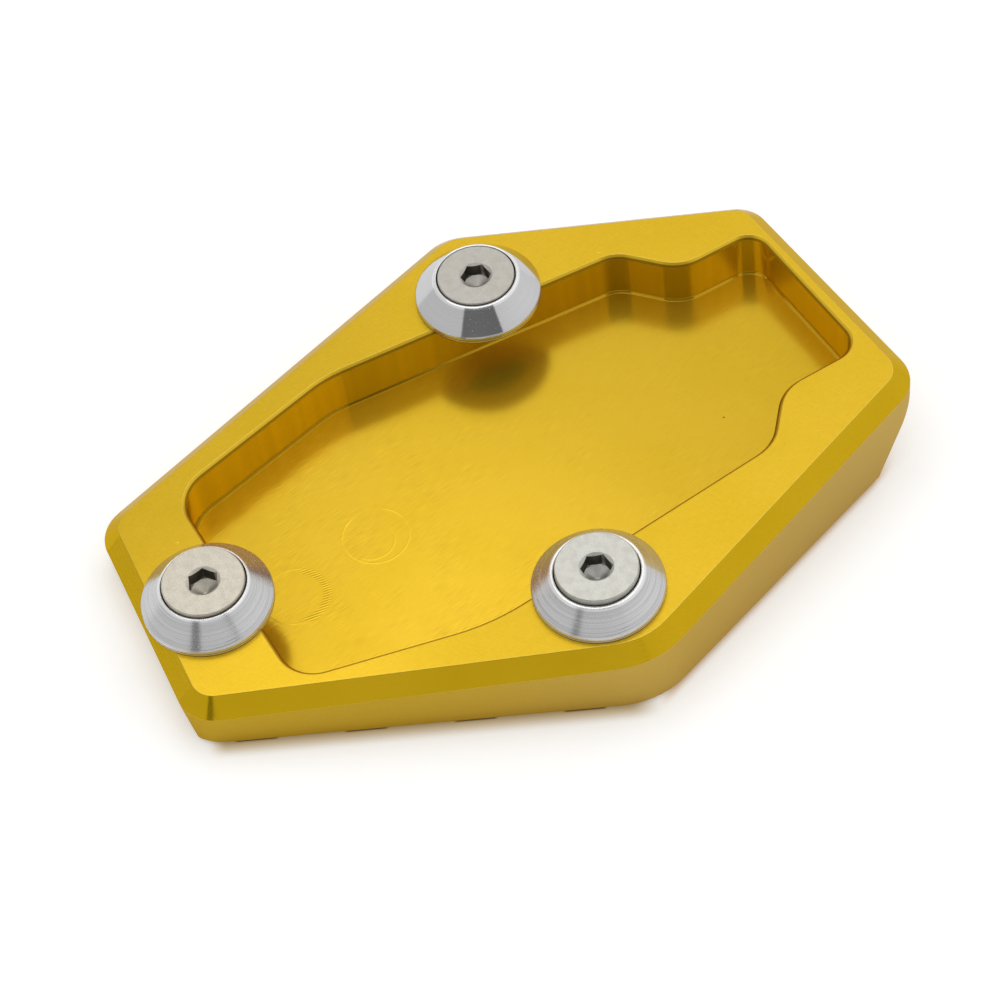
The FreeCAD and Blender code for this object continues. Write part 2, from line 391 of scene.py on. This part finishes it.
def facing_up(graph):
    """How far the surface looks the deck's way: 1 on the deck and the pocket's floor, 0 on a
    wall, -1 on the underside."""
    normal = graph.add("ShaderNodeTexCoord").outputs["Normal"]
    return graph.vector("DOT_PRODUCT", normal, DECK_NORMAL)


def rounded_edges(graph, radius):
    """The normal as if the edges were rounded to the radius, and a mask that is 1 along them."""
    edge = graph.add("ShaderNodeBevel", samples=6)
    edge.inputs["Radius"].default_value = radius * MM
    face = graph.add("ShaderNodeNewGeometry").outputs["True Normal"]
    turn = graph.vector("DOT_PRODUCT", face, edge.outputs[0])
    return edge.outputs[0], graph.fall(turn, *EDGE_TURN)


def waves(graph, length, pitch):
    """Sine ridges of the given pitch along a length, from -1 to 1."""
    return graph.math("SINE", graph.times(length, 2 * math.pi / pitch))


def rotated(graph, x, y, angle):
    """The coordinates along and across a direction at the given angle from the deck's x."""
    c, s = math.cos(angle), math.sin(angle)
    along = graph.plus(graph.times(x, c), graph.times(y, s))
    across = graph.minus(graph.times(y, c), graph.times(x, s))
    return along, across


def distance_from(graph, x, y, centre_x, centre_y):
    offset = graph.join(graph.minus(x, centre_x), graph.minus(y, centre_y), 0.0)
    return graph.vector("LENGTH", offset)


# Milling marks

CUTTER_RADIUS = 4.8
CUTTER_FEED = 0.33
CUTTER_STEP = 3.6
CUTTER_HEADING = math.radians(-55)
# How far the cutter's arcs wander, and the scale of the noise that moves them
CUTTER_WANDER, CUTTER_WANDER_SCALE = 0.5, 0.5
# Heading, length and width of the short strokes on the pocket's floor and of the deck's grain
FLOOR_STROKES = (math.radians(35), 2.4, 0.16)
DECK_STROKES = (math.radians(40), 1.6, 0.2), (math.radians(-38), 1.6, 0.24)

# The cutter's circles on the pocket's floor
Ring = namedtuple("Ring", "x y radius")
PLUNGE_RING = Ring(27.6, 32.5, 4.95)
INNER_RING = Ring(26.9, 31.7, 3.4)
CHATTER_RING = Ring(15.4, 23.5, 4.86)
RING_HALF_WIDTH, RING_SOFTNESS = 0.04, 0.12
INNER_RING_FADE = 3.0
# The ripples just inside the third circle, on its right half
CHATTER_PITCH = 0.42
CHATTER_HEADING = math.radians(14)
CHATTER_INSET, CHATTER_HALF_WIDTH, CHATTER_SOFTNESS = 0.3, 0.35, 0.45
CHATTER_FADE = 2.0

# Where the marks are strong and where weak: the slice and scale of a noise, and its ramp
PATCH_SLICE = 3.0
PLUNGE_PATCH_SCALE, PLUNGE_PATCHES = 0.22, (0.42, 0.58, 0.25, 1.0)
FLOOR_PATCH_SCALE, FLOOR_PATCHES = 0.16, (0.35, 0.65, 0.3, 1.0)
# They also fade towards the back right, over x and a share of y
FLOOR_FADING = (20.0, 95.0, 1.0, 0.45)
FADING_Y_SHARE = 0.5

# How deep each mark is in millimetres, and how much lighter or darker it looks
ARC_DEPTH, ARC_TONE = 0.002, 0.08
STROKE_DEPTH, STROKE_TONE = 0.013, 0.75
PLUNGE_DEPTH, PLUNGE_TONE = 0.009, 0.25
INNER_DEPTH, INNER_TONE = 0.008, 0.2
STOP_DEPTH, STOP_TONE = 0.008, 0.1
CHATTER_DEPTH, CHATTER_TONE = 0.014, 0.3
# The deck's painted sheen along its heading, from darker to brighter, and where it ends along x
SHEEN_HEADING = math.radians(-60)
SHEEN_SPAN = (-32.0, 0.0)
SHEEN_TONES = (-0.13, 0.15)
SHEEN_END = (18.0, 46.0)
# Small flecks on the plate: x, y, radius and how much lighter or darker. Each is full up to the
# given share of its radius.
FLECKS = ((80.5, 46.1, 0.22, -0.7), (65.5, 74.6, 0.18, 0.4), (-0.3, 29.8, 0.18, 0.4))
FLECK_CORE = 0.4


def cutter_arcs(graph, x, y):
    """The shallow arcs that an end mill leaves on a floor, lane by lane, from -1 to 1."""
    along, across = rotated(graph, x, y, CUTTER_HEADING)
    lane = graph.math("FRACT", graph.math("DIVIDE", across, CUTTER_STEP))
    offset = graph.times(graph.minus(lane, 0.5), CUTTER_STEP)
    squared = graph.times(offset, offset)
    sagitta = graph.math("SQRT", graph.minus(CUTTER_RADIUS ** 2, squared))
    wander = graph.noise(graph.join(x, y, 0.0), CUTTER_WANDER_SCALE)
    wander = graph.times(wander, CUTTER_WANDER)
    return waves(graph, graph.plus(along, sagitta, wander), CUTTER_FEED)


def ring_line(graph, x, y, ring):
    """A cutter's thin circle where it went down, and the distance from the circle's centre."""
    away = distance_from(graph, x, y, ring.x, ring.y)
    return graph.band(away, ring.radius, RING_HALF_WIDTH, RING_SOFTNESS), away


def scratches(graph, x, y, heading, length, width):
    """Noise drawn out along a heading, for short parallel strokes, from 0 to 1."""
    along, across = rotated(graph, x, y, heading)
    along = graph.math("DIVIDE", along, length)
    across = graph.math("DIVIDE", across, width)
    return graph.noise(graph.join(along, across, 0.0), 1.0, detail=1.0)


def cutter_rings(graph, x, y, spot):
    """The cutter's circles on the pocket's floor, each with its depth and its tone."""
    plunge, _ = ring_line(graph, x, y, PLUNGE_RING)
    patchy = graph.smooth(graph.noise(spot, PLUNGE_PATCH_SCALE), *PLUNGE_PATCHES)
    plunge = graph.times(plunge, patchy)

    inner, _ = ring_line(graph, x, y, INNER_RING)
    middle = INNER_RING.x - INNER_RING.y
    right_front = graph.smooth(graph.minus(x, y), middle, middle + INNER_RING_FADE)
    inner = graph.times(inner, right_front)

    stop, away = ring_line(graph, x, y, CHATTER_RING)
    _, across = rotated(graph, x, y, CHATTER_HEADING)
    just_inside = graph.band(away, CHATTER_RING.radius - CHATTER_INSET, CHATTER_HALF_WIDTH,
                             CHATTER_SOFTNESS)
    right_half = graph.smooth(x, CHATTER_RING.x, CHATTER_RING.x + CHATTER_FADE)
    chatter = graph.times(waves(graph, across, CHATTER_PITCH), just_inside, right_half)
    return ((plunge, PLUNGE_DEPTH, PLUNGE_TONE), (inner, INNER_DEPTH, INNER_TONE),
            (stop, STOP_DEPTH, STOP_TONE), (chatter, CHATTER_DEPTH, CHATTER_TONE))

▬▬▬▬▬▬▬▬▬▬

THE EXERCISE ->
Return the listing above word for word.

ANSWER BELOW ->
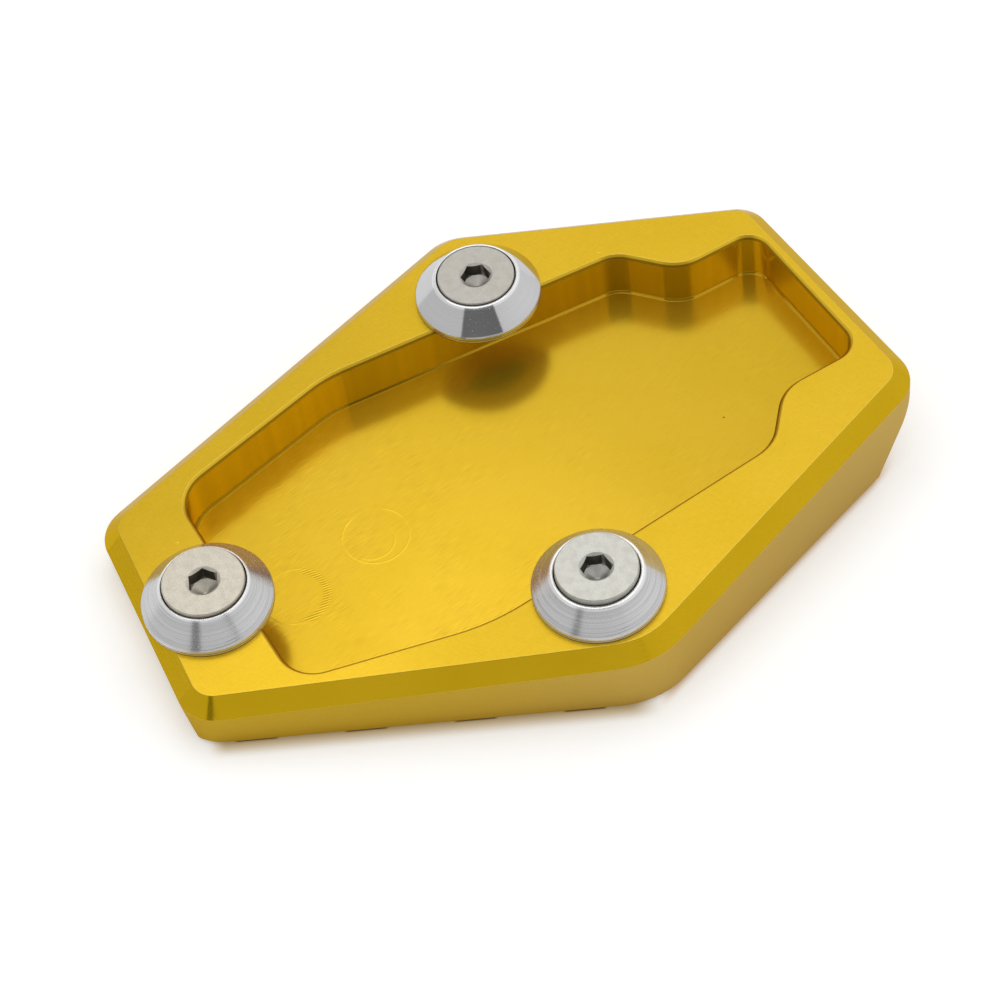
The FreeCAD and Blender code for this object continues. Write part 2, from line 391 of scene.py on. This part finishes it.
def facing_up(graph):
    """How far the surface looks the deck's way: 1 on the deck and the pocket's floor, 0 on a
    wall, -1 on the underside."""
    normal = graph.add("ShaderNodeTexCoord").outputs["Normal"]
    return graph.vector("DOT_PRODUCT", normal, DECK_NORMAL)


def rounded_edges(graph, radius):
    """The normal as if the edges were rounded to the radius, and a mask that is 1 along them."""
    edge = graph.add("ShaderNodeBevel", samples=6)
    edge.inputs["Radius"].default_value = radius * MM
    face = graph.add("ShaderNodeNewGeometry").outputs["True Normal"]
    turn = graph.vector("DOT_PRODUCT", face, edge.outputs[0])
    return edge.outputs[0], graph.fall(turn, *EDGE_TURN)


def waves(graph, length, pitch):
    """Sine ridges of the given pitch along a length, from -1 to 1."""
    return graph.math("SINE", graph.times(length, 2 * math.pi / pitch))


def rotated(graph, x, y, angle):
    """The coordinates along and across a direction at the given angle from the deck's x."""
    c, s = math.cos(angle), math.sin(angle)
    along = graph.plus(graph.times(x, c), graph.times(y, s))
    across = graph.minus(graph.times(y, c), graph.times(x, s))
    return along, across


def distance_from(graph, x, y, centre_x, centre_y):
    offset = graph.join(graph.minus(x, centre_x), graph.minus(y, centre_y), 0.0)
    return graph.vector("LENGTH", offset)


# Milling marks

CUTTER_RADIUS = 4.8
CUTTER_FEED = 0.33
CUTTER_STEP = 3.6
CUTTER_HEADING = math.radians(-55)
# How far the cutter's arcs wander, and the scale of the noise that moves them
CUTTER_WANDER, CUTTER_WANDER_SCALE = 0.5, 0.5
# Heading, length and width of the short strokes on the pocket's floor and of the deck's grain
FLOOR_STROKES = (math.radians(35), 2.4, 0.16)
DECK_STROKES = (math.radians(40), 1.6, 0.2), (math.radians(-38), 1.6, 0.24)

# The cutter's circles on the pocket's floor
Ring = namedtuple("Ring", "x y radius")
PLUNGE_RING = Ring(27.6, 32.5, 4.95)
INNER_RING = Ring(26.9, 31.7, 3.4)
CHATTER_RING = Ring(15.4, 23.5, 4.86)
RING_HALF_WIDTH, RING_SOFTNESS = 0.04, 0.12
INNER_RING_FADE = 3.0
# The ripples just inside the third circle, on its right half
CHATTER_PITCH = 0.42
CHATTER_HEADING = math.radians(14)
CHATTER_INSET, CHATTER_HALF_WIDTH, CHATTER_SOFTNESS = 0.3, 0.35, 0.45
CHATTER_FADE = 2.0

# Where the marks are strong and where weak: the slice and scale of a noise, and its ramp
PATCH_SLICE = 3.0
PLUNGE_PATCH_SCALE, PLUNGE_PATCHES = 0.22, (0.42, 0.58, 0.25, 1.0)
FLOOR_PATCH_SCALE, FLOOR_PATCHES = 0.16, (0.35, 0.65, 0.3, 1.0)
# They also fade towards the back right, over x and a share of y
FLOOR_FADING = (20.0, 95.0, 1.0, 0.45)
FADING_Y_SHARE = 0.5

# How deep each mark is in millimetres, and how much lighter or darker it looks
ARC_DEPTH, ARC_TONE = 0.002, 0.08
STROKE_DEPTH, STROKE_TONE = 0.013, 0.75
PLUNGE_DEPTH, PLUNGE_TONE = 0.009, 0.25
INNER_DEPTH, INNER_TONE = 0.008, 0.2
STOP_DEPTH, STOP_TONE = 0.008, 0.1
CHATTER_DEPTH, CHATTER_TONE = 0.014, 0.3
# The deck's painted sheen along its heading, from darker to brighter, and where it ends along x
SHEEN_HEADING = math.radians(-60)
SHEEN_SPAN = (-32.0, 0.0)
SHEEN_TONES = (-0.13, 0.15)
SHEEN_END = (18.0, 46.0)
# Small flecks on the plate: x, y, radius and how much lighter or darker. Each is full up to the
# given share of its radius.
FLECKS = ((80.5, 46.1, 0.22, -0.7), (65.5, 74.6, 0.18, 0.4), (-0.3, 29.8, 0.18, 0.4))
FLECK_CORE = 0.4


def cutter_arcs(graph, x, y):
    """The shallow arcs that an end mill leaves on a floor, lane by lane, from -1 to 1."""
    along, across = rotated(graph, x, y, CUTTER_HEADING)
    lane = graph.math("FRACT", graph.math("DIVIDE", across, CUTTER_STEP))
    offset = graph.times(graph.minus(lane, 0.5), CUTTER_STEP)
    squared = graph.times(offset, offset)
    sagitta = graph.math("SQRT", graph.minus(CUTTER_RADIUS ** 2, squared))
    wander = graph.noise(graph.join(x, y, 0.0), CUTTER_WANDER_SCALE)
    wander = graph.times(wander, CUTTER_WANDER)
    return waves(graph, graph.plus(along, sagitta, wander), CUTTER_FEED)


def ring_line(graph, x, y, ring):
    """A cutter's thin circle where it went down, and the distance from the circle's centre."""
    away = distance_from(graph, x, y, ring.x, ring.y)
    return graph.band(away, ring.radius, RING_HALF_WIDTH, RING_SOFTNESS), away


def scratches(graph, x, y, heading, length, width):
    """Noise drawn out along a heading, for short parallel strokes, from 0 to 1."""
    along, across = rotated(graph, x, y, heading)
    along = graph.math("DIVIDE", along, length)
    across = graph.math("DIVIDE", across, width)
    return graph.noise(graph.join(along, across, 0.0), 1.0, detail=1.0)


def cutter_rings(graph, x, y, spot):
    """The cutter's circles on the pocket's floor, each with its depth and its tone."""
    plunge, _ = ring_line(graph, x, y, PLUNGE_RING)
    patchy = graph.smooth(graph.noise(spot, PLUNGE_PATCH_SCALE), *PLUNGE_PATCHES)
    plunge = graph.times(plunge, patchy)

    inner, _ = ring_line(graph, x, y, INNER_RING)
    middle = INNER_RING.x - INNER_RING.y
    right_front = graph.smooth(graph.minus(x, y), middle, middle + INNER_RING_FADE)
    inner = graph.times(inner, right_front)

    stop, away = ring_line(graph, x, y, CHATTER_RING)
    _, across = rotated(graph, x, y, CHATTER_HEADING)
    just_inside = graph.band(away, CHATTER_RING.radius - CHATTER_INSET, CHATTER_HALF_WIDTH,
                             CHATTER_SOFTNESS)
    right_half = graph.smooth(x, CHATTER_RING.x, CHATTER_RING.x + CHATTER_FADE)
    chatter = graph.times(waves(graph, across, CHATTER_PITCH), just_inside, right_half)
    return ((plunge, PLUNGE_DEPTH, PLUNGE_TONE), (inner, INNER_DEPTH, INNER_TONE),
            (stop, STOP_DEPTH, STOP_TONE), (chatter, CHATTER_DEPTH, CHATTER_TONE))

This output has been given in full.